The toddler does not like mashed potatoes, but she ate a few bites with the sauce. She used to love mushrooms, but that is so 2014 and she doesn’t eat them anymore. The pork she will dig into if she has ketchup to go along with it. Ketchup would not be my first choice for this pork, but I’m an adult so what do I know.

Rating: 4 stars. This is not a remarkable dish, but it doesn’t have to be. It’s a fairly simple weeknight meal. Pork tenderloin goes a long way, and it’s very easy to cook, which is why I like it for weeknights. Also, the toddler likes it, so that’s a bonus. The mushrooms weren’t quite as I wanted them, but they were still a very nice addition on the plate. And the mashed potatoes were leftovers from a previous night, but that just means they didn’t go to waste.

Would I make it again? This is my go-to recipe for pork tenderloin, so yes I would.
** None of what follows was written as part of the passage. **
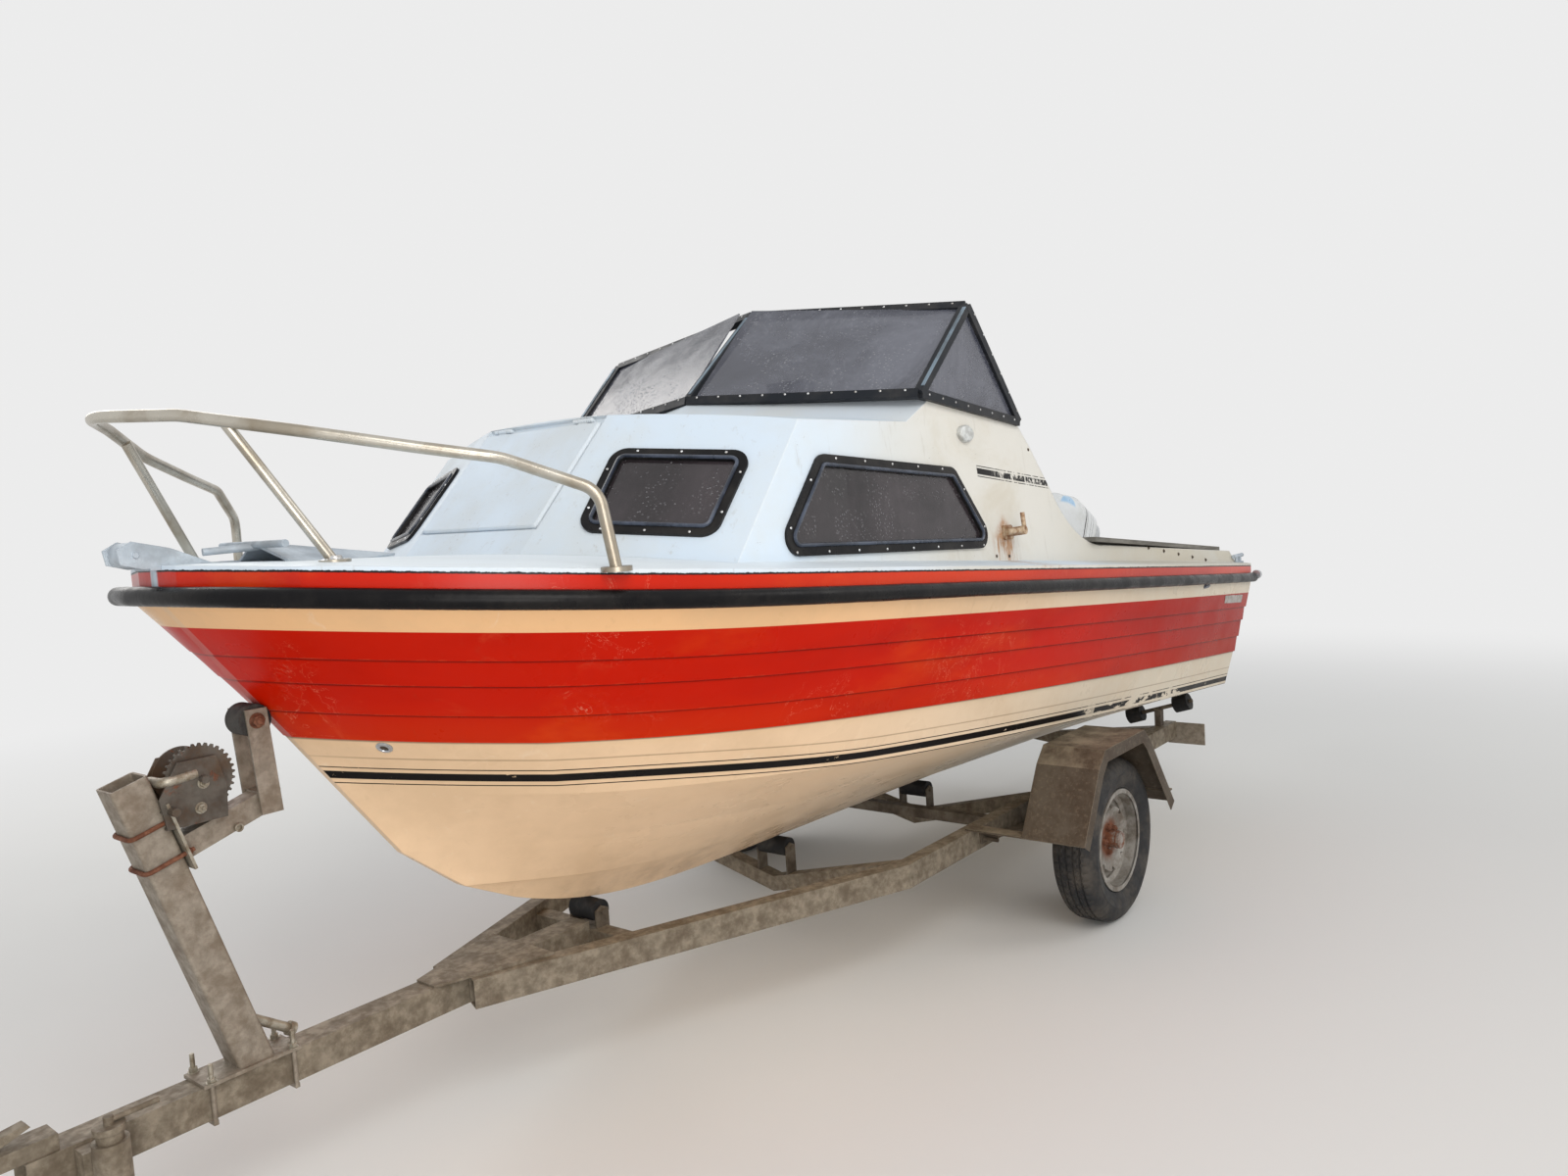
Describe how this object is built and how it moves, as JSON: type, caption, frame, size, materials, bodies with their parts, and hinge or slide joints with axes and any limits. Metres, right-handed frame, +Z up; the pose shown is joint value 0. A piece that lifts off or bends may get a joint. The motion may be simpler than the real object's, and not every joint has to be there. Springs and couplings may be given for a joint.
{
  "type": "half-cabin speedboat on road trailer",
  "caption": "Lap-strake half-cabin speedboat with windscreen, pulpit and tilted outboard, resting on its galvanised single-axle road trailer with winch post and jockey wheel.",
  "frame": {"origin": "on the ground, under the middle of the boat and trailer together", "axes": "+X forward to the bow and the tow coupling, +Y to port, +Z up"},
  "size_m": [5.7772, 1.9722, 2.1851],
  "materials": {
    "hull_gelcoat": "faded gelcoat",
    "deck_gelcoat": "chalky white gelcoat",
    "black_rubber": "satin",
    "sole_board": "painted",
    "painted_board": "painted",
    "seat_vinyl": "grained vinyl",
    "anodised": "dull anodised",
    "smoked_glass": "clear, smoked",
    "screen_glass": "clear",
    "stainless": "polished",
    "galvanised": "weathered zinc",
    "rusty_steel": "rust stained",
    "wheel_paint": "silver paint",
    "tread": "worn",
    "black_plastic": "satin",
    "motor_white": "gloss",
    "motor_paint": "painted casting",
    "propeller_metal": "worn"
  },
  "bodies": {
    "boat_and_trailer": {"hull_shell": "hull_gelcoat", "deck_moulding": "deck_gelcoat", "rub_rail": "black_rubber", "cockpit_sole": "sole_board", "cabin_bulkhead": "deck_gelcoat", "dash_box": "deck_gelcoat", "berths": "seat_vinyl", "seat_bases": "deck_gelcoat", "seat_cushions": "seat_vinyl", "windscreen_frame": "anodised", "windscreen_panes": "screen_glass", "window_frames": "black_rubber", "window_panes": "smoked_glass", "pulpit_rail": "stainless", "bow_roller": "galvanised", "anchor": "galvanised", "cleats": "stainless", "side_lamps": "black_plastic", "side_bracket": "rusty_steel", "side_board": "painted_board", "instrument_box": "black_plastic", "helm_shaft": "stainless", "motor_clamp": "motor_paint", "drawbar": "galvanised", "side_rails": "galvanised", "cross_members": "galvanised", "axle": "galvanised", "leaf_springs": "galvanised", "mudguards": "galvanised", "winch_post": "galvanised", "winch_arm": "galvanised", "winch": "rusty_steel", "bow_stop": "black_rubber", "keel_rollers": "black_rubber", "roller_brackets": "galvanised", "rear_rollers": "black_rubber", "rear_cradles": "galvanised", "coupling": "galvanised", "jockey_clamp": "galvanised", "light_brackets": "galvanised"},
    "wheel_port": {"tyre_port": "tread", "rim_port": "wheel_paint"},
    "wheel_starboard": {"tyre_starboard": "tread", "rim_starboard": "wheel_paint"},
    "motor_tilting": {"motor_swivel": "motor_paint"},
    "motor_steering": {"motor_leg": "motor_paint", "motor_hood": "motor_white"},
    "propeller": {"propeller": "propeller_metal"},
    "helm_wheel": {"steering_wheel": "black_plastic"},
    "hatch": {"hatch_lid": "deck_gelcoat"},
    "jockey_stand": {"jockey_tube": "galvanised"},
    "jockey_castor": {"jockey_fork": "galvanised"},
    "jockey_wheel": {"jockey_wheel": "black_rubber"}
  },
  "joints": [
    {"name": "port_wheel_spin", "type": "hinge", "parent": "boat_and_trailer", "child": "wheel_port", "pos_m": [-0.33542, 0.85, 0.286], "axis": [0, 1, 0], "continuous": true},
    {"name": "starboard_wheel_spin", "type": "hinge", "parent": "boat_and_trailer", "child": "wheel_starboard", "pos_m": [-0.33542, -0.85, 0.286], "axis": [0, 1, 0], "continuous": true},
    {"name": "motor_tilt", "type": "hinge", "parent": "boat_and_trailer", "child": "motor_tilting", "pos_m": [-1.96652, 0, 0.935], "axis": [0, 1, 0], "range_deg": [-64, 4]},
    {"name": "motor_steer", "type": "hinge", "parent": "motor_tilting", "child": "motor_steering", "pos_m": [-2.08029, 0, 0.96296], "axis": [0.8988, 0, 0.4384], "range_deg": [-35, 35]},
    {"name": "propeller_spin", "type": "hinge", "parent": "motor_steering", "child": "propeller", "pos_m": [-2.77578, 0, 0.95863], "axis": [0.4384, 0, -0.8988], "continuous": true},
    {"name": "helm_turn", "type": "hinge", "parent": "boat_and_trailer", "child": "helm_wheel", "pos_m": [0.13458, -0.43, 1.34], "axis": [-0.9063, 0, 0.4226], "range_deg": [-545, 545]},
    {"name": "hatch_swing", "type": "hinge", "parent": "boat_and_trailer", "child": "hatch", "pos_m": [1.33508, 0, 1.79008], "axis": [0, -1, 0], "range_deg": [0, 100]},
    {"name": "jockey_lift", "type": "slide", "parent": "boat_and_trailer", "child": "jockey_stand", "axis": [0, 0, 1], "range_m": [0, 0.06]},
    {"name": "jockey_swivel", "type": "hinge", "parent": "jockey_stand", "child": "jockey_castor", "pos_m": [2.61958, 0.112, 0.2], "axis": [0, 0, 1], "continuous": true},
    {"name": "jockey_spin", "type": "hinge", "parent": "jockey_castor", "child": "jockey_wheel", "pos_m": [2.59158, 0.112, 0.1], "axis": [0, 1, 0], "continuous": true}
  ],
  "couplings": [
    {"joint": "helm_turn", "follows": "motor_steer", "ratio": -15.429}
  ]
}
Not sure I would do the mushrooms quite the same way, but it’s something I’d play a little with to see what works best for us. Mashed potatoes are like a blank canvas for me – I use whatever I have around, be it cream or random cheeses or cream cheese or even buttermilk. Whatever works. All three of these components work together, but they’d work with other foods too. Which is why simple is such a good thing.